Hochwertige Einrichtung
Die Gäste schätzen die Fußbodenheizung und nutzen die Kamine in allen Wohnungen. Rollladen verbot das Bauamt aus optischen Gründen. Stattdessen gibt es Verdunklungsvorhänge. Die Inneneinrichtung ist hochwertig und aus einem Guss. Das Einrichtungs- und Ausstattungskonzept hatte schon Christiane Aldejohann entwickelt. Für Styling und Dekoration holte sich die Familie zusätzliche Unterstützung. Eine Moorlandschaft diente als Inspiration für die Tenne, der alte Stall hat das Leitthema „Wasser“ und die Leinenstube prägen Beige und Blau.
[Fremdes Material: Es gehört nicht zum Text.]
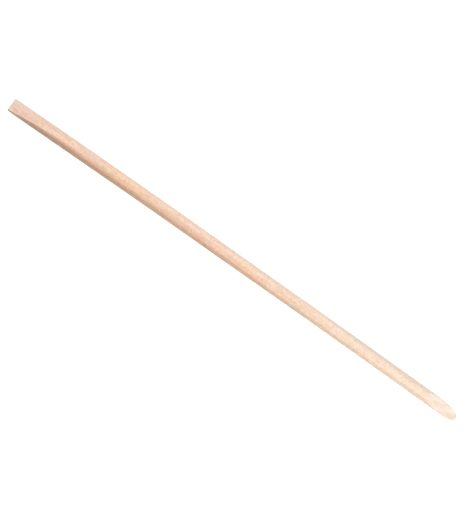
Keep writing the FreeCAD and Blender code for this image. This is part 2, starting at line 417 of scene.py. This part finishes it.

Professionell gestaltet sind auch Logo, Broschüre und Internetseite. „Wer Reibach machen will, der fährt mit dem Konzept vor die Wand“, ist Hendrik Ruwisch überzeugt. Aber wer gerne Gastgeber sei und nach einem langfristigen Beitrag zum Familieneinkommen suche, der könne sich mit Ferienwohnungen beschäftigen.
Buchung und Service
Die Ferienwohnungen der Ruwischs sind über verschiedene Onlineportale buchbar. „Wir schauen jetzt, was am besten funktioniert“, sagt Franziska Ruwisch. Sie hat ständig ein Auge darauf, ob Anfragen hereinkommen. Zwischen 8 und 23 Uhr gibt sie immer möglichst direkt eine Rückmeldung. „Sonst buchen die Leute woanders.“
In ihre Wohnung kommen die Gäste über einen zuvor vereinbarten Zahlencode. Mit diesem lässt sich das Türschloss am Anreisetag ab 16 Uhr öffnen. Später am Tag schauen Franziska oder Hendrik Ruwisch persönlich vorbei. „So können die Gäste erst einmal entspannt ankommen“, erklärt Hendrik Ruwisch. „Und es passt auch besser in unseren Betriebsablauf.“ Bei den Gästen haben sich bis zum Besuch der Gastgeber meist schon die ersten Fragen ergeben.
Fahrräder stellt die Familie zur Verfügung. Viele Gäste haben allerdings ihre E-Bikes dabei und machen große Touren durchs Ravensberger Land, bis ins Münsterland und in Richtung Osnabrück. Die Sauna im Erdgeschoss können die Gäste über ihr Smartphone buchen.
Bei der Reinigung unterstützen zwei Frauen, die auf Minijob-Basis angestellt sind. Spätestens um 10 Uhr müssen die Gäste auschecken. Um die Reinigung von Bettwäsche, Hand- und Geschirrtüchern kümmert sich ein Wäscheservice.